How Global Conflicts Are Shaping the UK Property Market
- Posted by Jon Nuttall
- On March 12, 2026
- 0 Comments
- Global Conflicts, Property Market, uk
How Global Conflicts Are Shaping the UK Property Market
Global conflicts may appear distant from the UK housing market, but their economic ripple effects are increasingly being felt by homeowners, buyers, and investors across Britain. In today’s interconnected global economy, geopolitical instability—from the ongoing war in Ukraine to escalating tensions in the Middle East—can quickly influence mortgage rates, buyer confidence, construction costs, and the overall direction of the property market.

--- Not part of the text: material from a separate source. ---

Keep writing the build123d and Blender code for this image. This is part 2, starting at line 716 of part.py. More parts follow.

One of the most immediate ways global conflicts affect the UK property sector is through inflation and interest rates. Wars often disrupt energy supplies and commodity markets, pushing up the price of oil, gas and raw materials. Recent tensions in the Middle East have already triggered surging energy prices and financial market volatility, which in turn has pushed up borrowing costs in the UK. Mortgage rates have climbed above 5% as lenders react to rising financial market expectations and inflation concerns.
Higher mortgage rates have a direct impact on housing affordability. When borrowing becomes more expensive, potential buyers face higher monthly repayments, reducing purchasing power and slowing demand. Surveys from property professionals suggest that buyer enquiries have already fallen sharply amid rising geopolitical tensions and expectations that interest rates may remain elevated for longer.

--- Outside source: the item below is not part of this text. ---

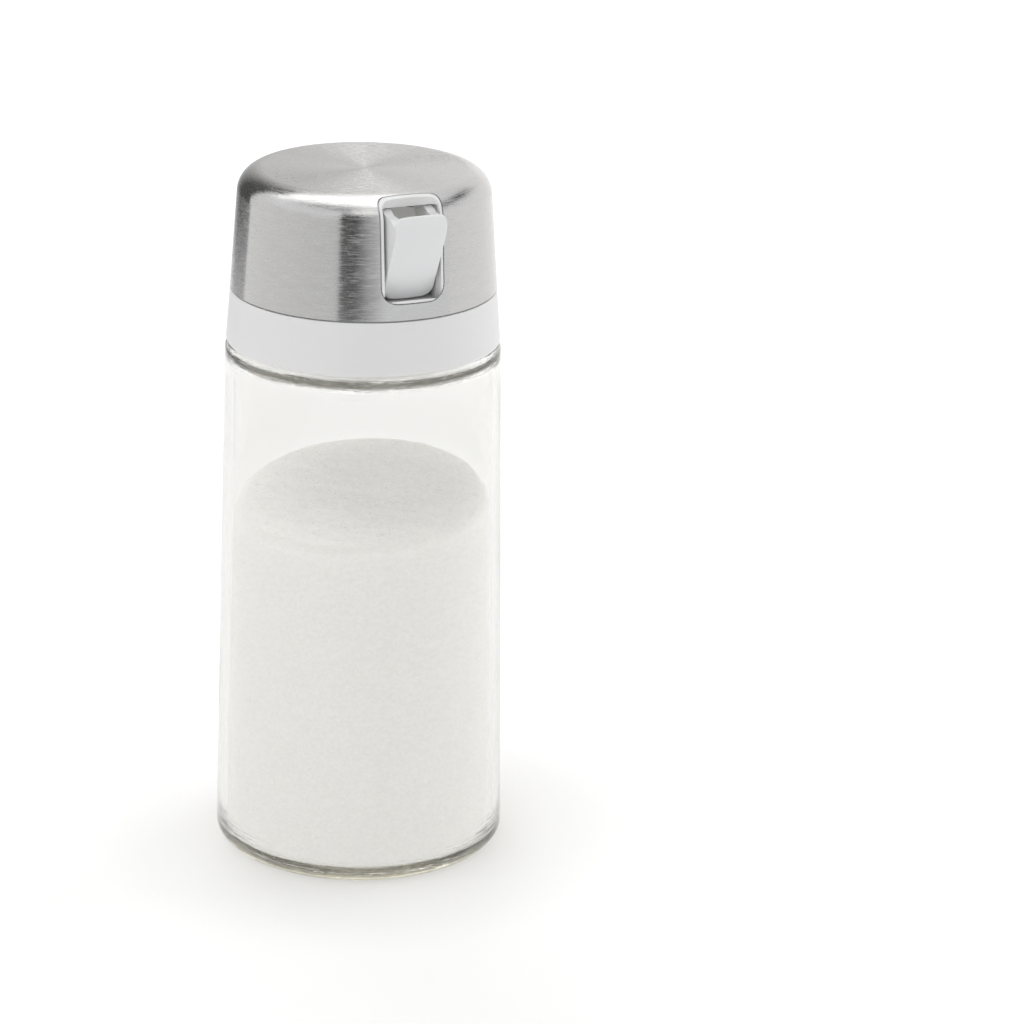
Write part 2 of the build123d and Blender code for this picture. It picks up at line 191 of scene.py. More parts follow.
def plasticFinish(name, colour, roughness, grainSize, grain, flow, handling, depth, scatter):
    material, tree, shader = newMaterial(
        name, IOR=plasticBody["ior"], Subsurface_Weight=scatter, Subsurface_Radius=plasticBody["reach"],
        Subsurface_Scale=plasticBody["scale"])
    skin = useGroup(tree, mouldedSkin,
                    **{"Grain Size": grainSize, "Grain": grain, "Flow": flow, "Handling": handling})
    plug(tree, shader.inputs["Base Color"], scaledColour(tree, colour, skin["Tone"]))
    plug(tree, shader.inputs["Roughness"], maths(tree, "ADD", skin["Roughness"], roughness))
    bumpInto(tree, shader, skin["Height"], depth)
    return material


collarFinish = {"colour": (0.755, 0.755, 0.758), "roughness": 0.42, "grainSize": 0.00035, "grain": 0.8,
                "flow": 0.5, "handling": 0.35, "depth": 0.000012, "scatter": 0.5}
frameFinish = {"colour": (0.80, 0.80, 0.80), "roughness": 0.30, "grainSize": 0.0004, "grain": 0.4,
               "flow": 0.4, "handling": 0.3, "depth": 0.000008, "scatter": 0.15}
flapFinish = {"colour": (0.77, 0.775, 0.78), "roughness": 0.30, "grainSize": 0.0004, "grain": 0.35,
              "flow": 0.5, "handling": 0.15, "depth": 0.000008, "scatter": 0.2}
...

Global conflicts also influence the property market through energy prices and wider economic confidence. For example, instability in the Middle East has disrupted oil markets and increased fears about global inflation. With energy prices climbing and inflationary pressures returning, the prospect of further interest rate cuts from the Bank of England has diminished. This uncertainty has dampened sentiment in the housing market, reversing the cautious optimism that many analysts expected for 2026.
Construction costs represent another important link between geopolitical instability and property prices. Modern housebuilding relies heavily on international supply chains for materials such as steel, glass and energy-intensive products. Previous conflicts, such as the Russia–Ukraine war, demonstrated how quickly construction costs can rise when supply chains are disrupted. Prices for key building materials surged significantly during that conflict, contributing to reduced construction activity and slowing housing supply in the UK.
Reduced construction output can have long-term implications. When fewer homes are built due to higher costs or economic uncertainty, the already limited supply of housing in the UK becomes even tighter. This can place upward pressure on property prices over time, even if demand temporarily weakens due to higher mortgage costs.
Investor behaviour is also influenced by global instability. During periods of geopolitical tension, international investors often seek relatively stable markets to protect their wealth. Historically, the UK—particularly London—has benefited from this “safe haven” effect. However, geopolitical instability can also reduce cross-border investment flows if global capital becomes more cautious or if investors focus on their domestic markets instead. Recent data suggests that international demand for UK property has already declined significantly in recent years amid global economic uncertainty.
Despite these pressures, it is important to recognise that global conflicts rarely determine the direction of the UK housing market on their own. Domestic factors—including housing supply, wage growth, taxation and planning policy—remain the primary drivers of long-term price movements. In many cases, geopolitical shocks act as catalysts that amplify existing trends rather than fundamentally reshape the market.
Looking ahead, the key question for the UK property sector is how prolonged geopolitical instability might influence inflation and interest rates. If conflicts continue to drive energy prices higher, borrowing costs could remain elevated, keeping buyer demand subdued. Conversely, if tensions ease and financial markets stabilise, the housing market could regain momentum relatively quickly.
In short, while wars may occur thousands of miles away, their economic consequences increasingly shape the landscape of the UK property market—reminding us that real estate is never entirely insulated from global events.